▶ **Work to complete**: Every line below must be reproduced exactly. Copy them all.

▶ **Dataset section**:
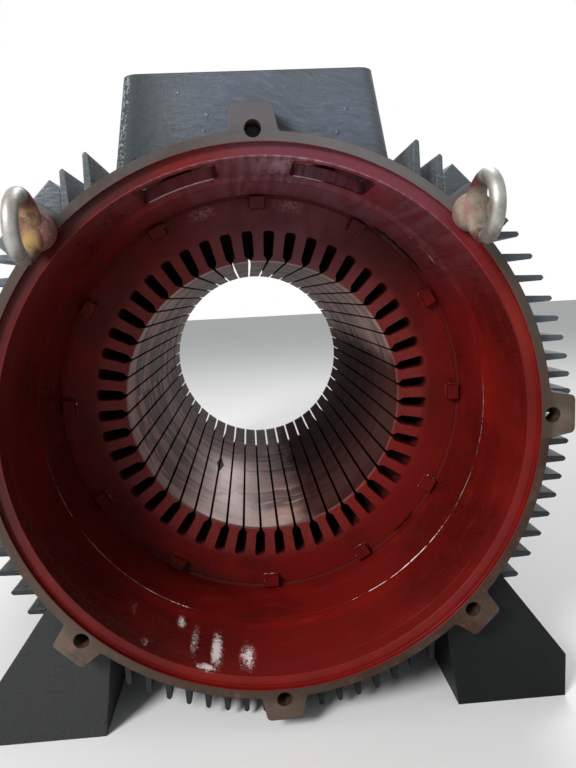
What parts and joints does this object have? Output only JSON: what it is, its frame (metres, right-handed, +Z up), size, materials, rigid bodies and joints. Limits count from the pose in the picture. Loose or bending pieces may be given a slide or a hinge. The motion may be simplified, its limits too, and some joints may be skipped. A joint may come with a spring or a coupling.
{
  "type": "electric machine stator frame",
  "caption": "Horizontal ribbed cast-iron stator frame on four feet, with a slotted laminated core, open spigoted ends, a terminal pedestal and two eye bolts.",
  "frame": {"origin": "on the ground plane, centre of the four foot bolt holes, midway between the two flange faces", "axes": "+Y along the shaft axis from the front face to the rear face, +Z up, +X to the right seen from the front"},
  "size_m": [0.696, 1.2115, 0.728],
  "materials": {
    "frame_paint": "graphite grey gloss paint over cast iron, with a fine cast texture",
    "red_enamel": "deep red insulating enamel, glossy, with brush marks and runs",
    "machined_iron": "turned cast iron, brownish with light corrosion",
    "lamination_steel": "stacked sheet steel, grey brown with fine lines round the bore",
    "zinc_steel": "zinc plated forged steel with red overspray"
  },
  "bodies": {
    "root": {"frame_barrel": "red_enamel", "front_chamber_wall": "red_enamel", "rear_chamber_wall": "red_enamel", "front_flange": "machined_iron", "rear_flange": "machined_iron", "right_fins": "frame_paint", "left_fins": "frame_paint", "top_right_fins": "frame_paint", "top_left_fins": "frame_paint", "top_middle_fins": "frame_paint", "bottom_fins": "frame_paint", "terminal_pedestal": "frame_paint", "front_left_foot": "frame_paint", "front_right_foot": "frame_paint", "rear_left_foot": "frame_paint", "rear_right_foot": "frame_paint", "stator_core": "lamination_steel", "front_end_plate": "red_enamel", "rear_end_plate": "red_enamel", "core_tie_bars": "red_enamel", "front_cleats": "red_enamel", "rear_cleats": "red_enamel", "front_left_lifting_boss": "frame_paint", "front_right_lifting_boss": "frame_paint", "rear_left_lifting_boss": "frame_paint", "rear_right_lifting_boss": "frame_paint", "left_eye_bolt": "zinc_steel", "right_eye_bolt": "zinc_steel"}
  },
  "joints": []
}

▶ **Output below**:
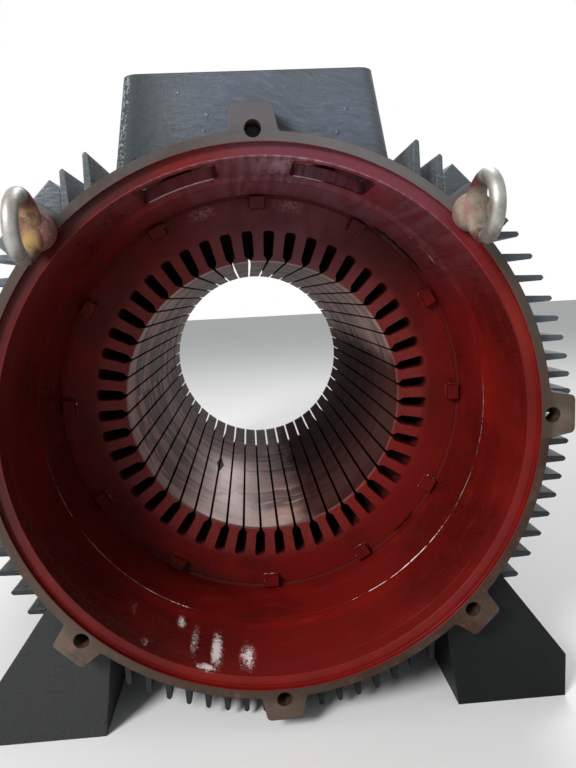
What parts and joints does this object have? Output only JSON: what it is, its frame (metres, right-handed, +Z up), size, materials, rigid bodies and joints. Limits count from the pose in the picture. Loose or bending pieces may be given a slide or a hinge. The motion may be simplified, its limits too, and some joints may be skipped. A joint may come with a spring or a coupling.
{
  "type": "electric machine stator frame",
  "caption": "Horizontal ribbed cast-iron stator frame on four feet, with a slotted laminated core, open spigoted ends, a terminal pedestal and two eye bolts.",
  "frame": {"origin": "on the ground plane, centre of the four foot bolt holes, midway between the two flange faces", "axes": "+Y along the shaft axis from the front face to the rear face, +Z up, +X to the right seen from the front"},
  "size_m": [0.696, 1.2115, 0.728],
  "materials": {
    "frame_paint": "graphite grey gloss paint over cast iron, with a fine cast texture",
    "red_enamel": "deep red insulating enamel, glossy, with brush marks and runs",
    "machined_iron": "turned cast iron, brownish with light corrosion",
    "lamination_steel": "stacked sheet steel, grey brown with fine lines round the bore",
    "zinc_steel": "zinc plated forged steel with red overspray"
  },
  "bodies": {
    "root": {"frame_barrel": "red_enamel", "front_chamber_wall": "red_enamel", "rear_chamber_wall": "red_enamel", "front_flange": "machined_iron", "rear_flange": "machined_iron", "right_fins": "frame_paint", "left_fins": "frame_paint", "top_right_fins": "frame_paint", "top_left_fins": "frame_paint", "top_middle_fins": "frame_paint", "bottom_fins": "frame_paint", "terminal_pedestal": "frame_paint", "front_left_foot": "frame_paint", "front_right_foot": "frame_paint", "rear_left_foot": "frame_paint", "rear_right_foot": "frame_paint", "stator_core": "lamination_steel", "front_end_plate": "red_enamel", "rear_end_plate": "red_enamel", "core_tie_bars": "red_enamel", "front_cleats": "red_enamel", "rear_cleats": "red_enamel", "front_left_lifting_boss": "frame_paint", "front_right_lifting_boss": "frame_paint", "rear_left_lifting_boss": "frame_paint", "rear_right_lifting_boss": "frame_paint", "left_eye_bolt": "zinc_steel", "right_eye_bolt": "zinc_steel"}
  },
  "joints": []
}